● **Entries with parts and joints**
▬▬▬▬▬▬
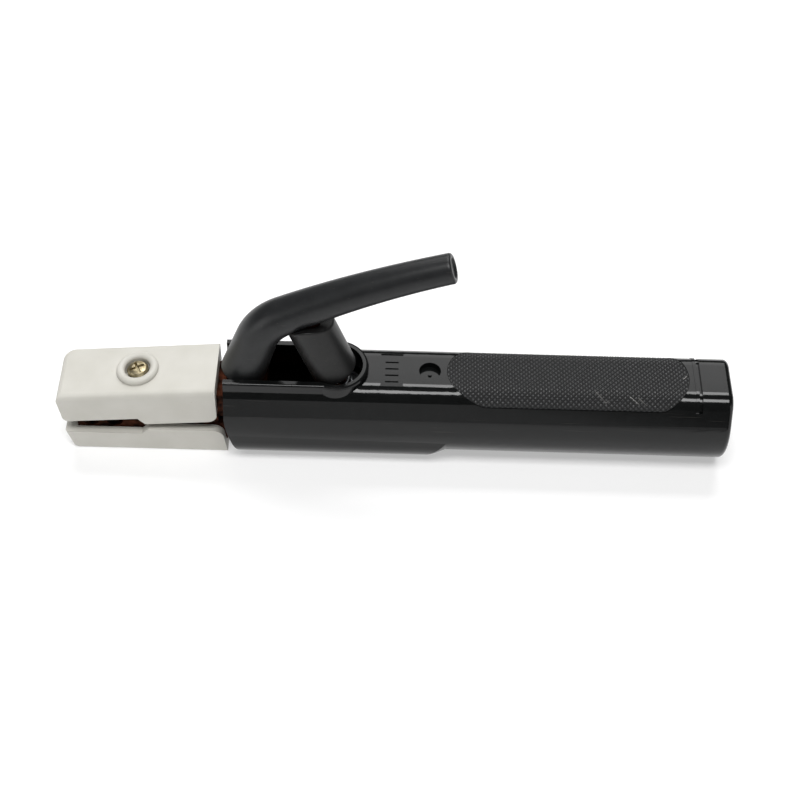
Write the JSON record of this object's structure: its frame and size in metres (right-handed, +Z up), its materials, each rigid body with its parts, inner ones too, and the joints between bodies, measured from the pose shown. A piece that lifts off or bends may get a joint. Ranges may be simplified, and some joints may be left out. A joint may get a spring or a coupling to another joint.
{
  "type": "electrode holder",
  "caption": "Hand-held welding rod holder: sprung lever opens two insulated jaws, round knurled handle with a cable socket inside.",
  "frame": {"origin": "middle of the holder's length, on the plane that it lies on", "axes": "+X from the jaws towards the cable end, +Y across, +Z up on the lever side"},
  "size_m": [0.2497, 0.036, 0.0961],
  "materials": {
    "moulded_black": "moulded, satin gloss",
    "cast_copper_alloy": "cast and machined, darkened copper alloy",
    "cream_moulding": "glass-filled moulding, fine grain",
    "zinc_steel": "zinc plated",
    "black_sleeve": "soft satin",
    "plain_steel": "turned",
    "cap_black": "moulded, satin",
    "spring_steel": "drawn wire, zinc plated",
    "sheet_copper": "rolled sheet"
  },
  "bodies": {
    "holder": {"handle_grip": "moulded_black", "size_bars": "moulded_black", "holder_body": "cast_copper_alloy", "lower_jaw_cover": "cream_moulding", "lower_cover_screw": "zinc_steel", "lower_lock_washer": "zinc_steel", "pivot_pin": "plain_steel", "pivot_clips": "plain_steel", "lever_spring": "spring_steel", "spring_seat": "cap_black", "cable_clamp_screws": "plain_steel", "cable_liner": "sheet_copper", "handle_lock_screw": "plain_steel", "lock_screw_plug": "moulded_black"},
    "lever": {"lever_arm": "cast_copper_alloy", "upper_jaw_cover": "cream_moulding", "upper_cover_screw": "zinc_steel", "upper_lock_washer": "zinc_steel", "lever_sleeve": "black_sleeve", "spring_cap": "cap_black"}
  },
  "joints": [
    {"name": "lever_squeeze", "type": "hinge", "parent": "holder", "child": "lever", "pos_m": [-0.054, 0, 0.027], "axis": [0, 1, 0], "range_deg": [0, 14], "stiffness_Nm_per_rad": 12, "springref_deg": -28.65, "deforming": ["lever_spring"]}
  ]
}
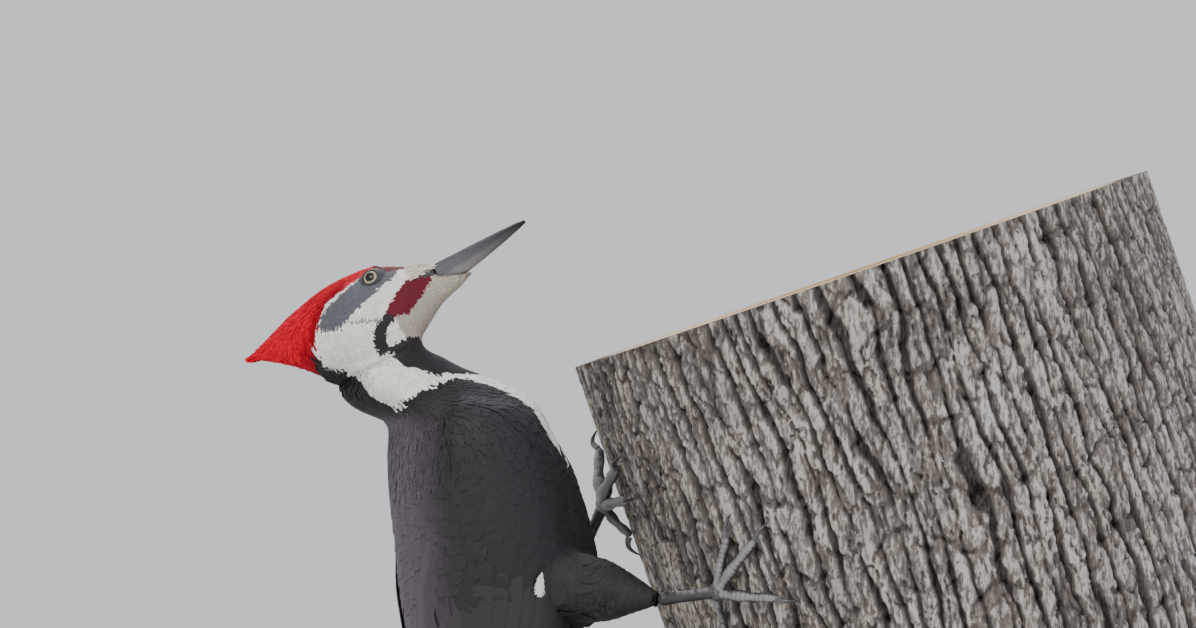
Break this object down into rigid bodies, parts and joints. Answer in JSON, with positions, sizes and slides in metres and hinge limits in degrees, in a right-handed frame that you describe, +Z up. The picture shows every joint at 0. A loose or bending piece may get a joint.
▬▬▬▬▬▬
● **WHAT IS ASKED**
Go through the listing above and return every line where the word "materials" occurs.

● **ANSWER FOR THE TASK**
Write the JSON record of this object's structure: its frame and size in metres (right-handed, +Z up), its materials, each rigid body with its parts, inner ones too, and the joints between bodies, measured from the pose shown. A piece that lifts off or bends may get a joint. Ranges may be simplified, and some joints may be left out. A joint may get a spring or a coupling to another joint.
  "materials": {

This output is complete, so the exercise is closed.